According to Forbes in a July 14, 2011 publication on its web portal, Adenuga's second placement in Nigeria on the rich list was based on his stake in Glo Telecommunications because representatives of Adenuga declined to give details of his assets.

“When working on the 2011 list of the world's richest, a Forbes reporter tried to reach Dr.
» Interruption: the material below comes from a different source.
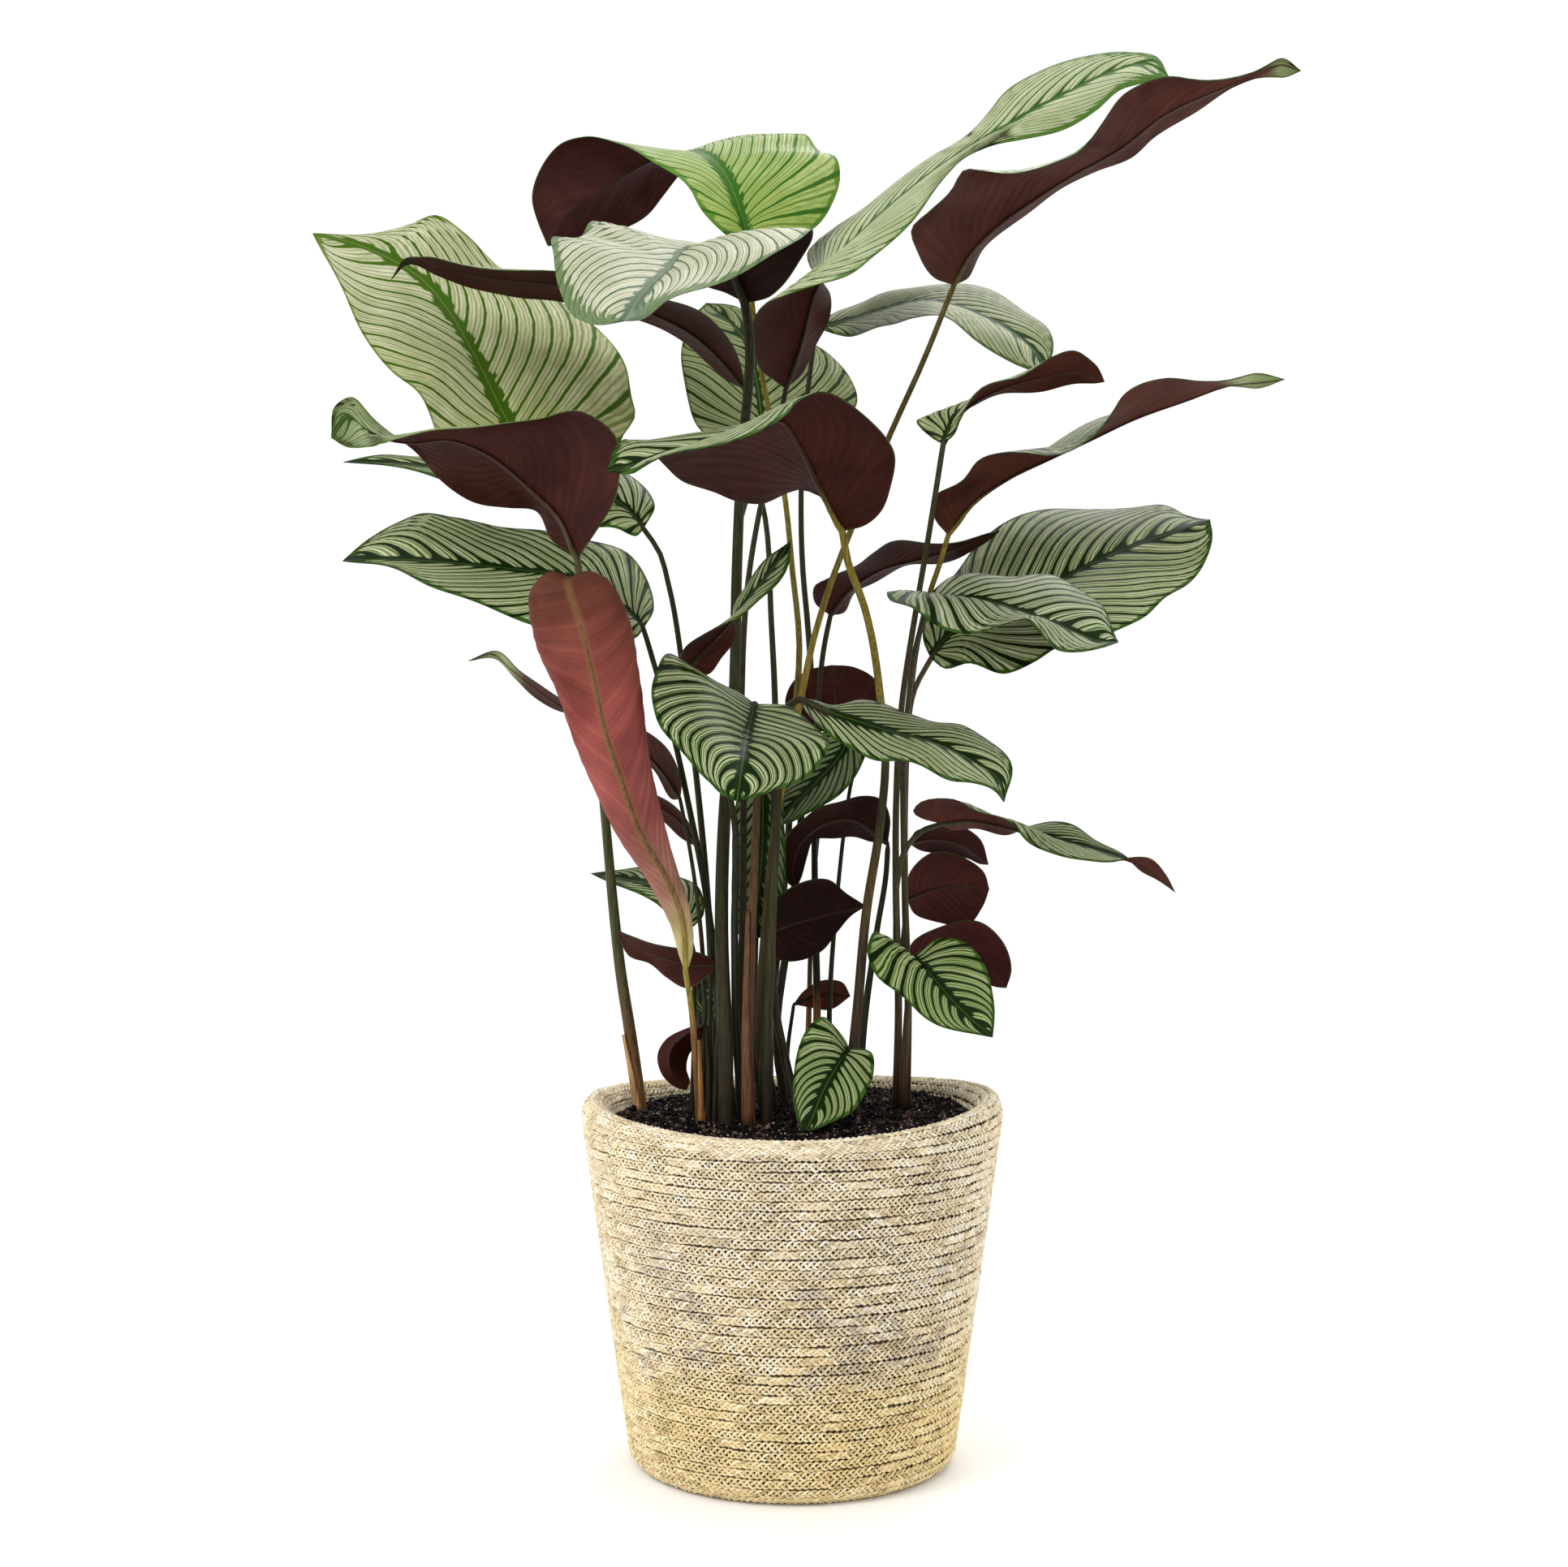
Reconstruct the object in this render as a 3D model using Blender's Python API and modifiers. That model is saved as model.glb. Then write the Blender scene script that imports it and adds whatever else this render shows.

Adenuga's representatives to verify his assets, but Adenuga, a chronically reclusive tycoon, did not respond…as a result, our valuation of the man was based solely on his stake in his telecoms company Globacom Holding, which at the time was worth $2 billion,” said the magazine.

However, Forbes says fresh findings from a variety of sources including staff from some of his offices, the Nigerian Corporate Affairs Commission and analysis from professionals in the energy and telecoms sectors indicate that Mike Adenuga “is easily worth more than $2 billion, and depending upon who you talk to, could be richer than Aliko Dangote, last worth $13.8 billion.”

Apart from his 74% stake in Conoil PLC, a Nigerian-listed oil marketing firm he founded and his holding in Equatorial Trust Bank, Adenuga owns 100% equity in all his other businesses, said Forbes' writer Mfonobong Nsehe based in Nigeria.

The other major assets owned by Mr Adenuga include Nigeria's largest indigenous oil exploration and production company Conoil Producing (produces 100,000 barrels of oil per day), operating in six oil blocks and holds a 25% stake in a Joint Development Zone Block 4 which is an oil prospecting license with proven reserves of close to one billion barrels of oil and close to a trillion cubic feet of gas.

“Adenuga currently controls total equity of Conoil Producing, which analysts estimate could be worth as much as $10 billion,” says Forbes with an unfinished calculation of the assets value.

It added that Adenuga spent $650 million acquiring Shell's stake in Oil Mining License (OML) in April 2011, Shell's most profitable onshore oil block in Nigeria.

With Globacom Holding and Globacom West Africa, two distinct companies, and equity ownership in Nigeria's Equatorial Trust Bank, Forbes reports that he also “owns extensive real estate holdings in some of Nigeria's most expensive neighborhoods, including the Mike Adenuga Towers, a landmark building in Victoria Island, Lagos.

He also owns property in Banana Island – Nigeria's most expensive neighborhood – and several other properties in Abuja, London, the US and Dubai.”

The writer recalled a conversation he recently had with Chief Dele Momodu of Ovation Magazine and a former Nigerian presidential candidate about wealth of some of Nigeria's richest people, and Momodu said to him “No one in Africa is as rich as Mike Adenuga.”